Uniting Quantum Processing Nodes of Cavity-coupled Ions with Rare-earth Quantum Repeaters Using Single-photon Pulse Shaping Based on Atomic Frequency Comb
P. Cussenot, B. Grivet, B. P. Lanyon, T. E. Northup, H. de Riedmatten, A. S. Sørensen, N. Sangouard
TL;DR
The paper tackles the challenge of connecting cavity-coupled trapped-ion quantum processors with rare-earth-based quantum repeaters by introducing a cavity-enhanced atomic frequency comb memory that can reshape single-photon waveforms. It develops a physically grounded AFC model with an impedance-matching condition $\mathcal{C}=\mathcal{C}_{opt}$ and a protocol of partial readouts to achieve arbitrary, pure waveform shaping, then demonstrates through realistic Pr$^{3+}$:Y$_{2}$SiO$_{5}$ parameters that high efficiency and tailored output pulses are achievable. The authors show that the shaped AFC photons can be made spectrally and temporally indistinguishable from photons emitted by a cavity-coupled $^{40}$Ca$^{+}$ ion, enhancing Hong–Ou–Mandel interference and enabling high-fidelity, long-distance entanglement between distant ions.

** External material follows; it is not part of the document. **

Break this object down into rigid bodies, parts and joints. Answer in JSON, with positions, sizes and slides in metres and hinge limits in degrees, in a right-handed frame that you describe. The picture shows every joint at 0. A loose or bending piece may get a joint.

This work provides a practical route to scalable quantum networks by preserving photon purity and multimode capacity while bridging disparate quantum platforms. Key results include a mixed-ion fidelity bound $\,\mathcal{F}_{ion-ion}^{mixed}=\tfrac{1}{2}\left(1+V_{HOM}^{\infty 2}\right)$ and demonstrated improvements in heralding probabilities and entanglement fidelity via waveform shaping and filtration, under realistic detector and memory efficiencies.
Abstract
We present an architecture for remotely connecting cavity-coupled trapped ions via a quantum repeater based on rare-earth-doped crystals. The main challenge for its realization lies in interfacing these two physical platforms, which produce photons with a typical temporal mismatch of one or two orders of magnitude. To address this, we propose an efficient protocol that enables custom temporal reshaping of single-photon pulses whilst preserving purity. Our approach is to modify a commonly used memory protocol, called atomic frequency comb, for systems exhibiting inhomogeneous broadening like rare-earth-doped crystals. Our results offer a viable solution for uniting quantum processing nodes with a quantum repeater backbone.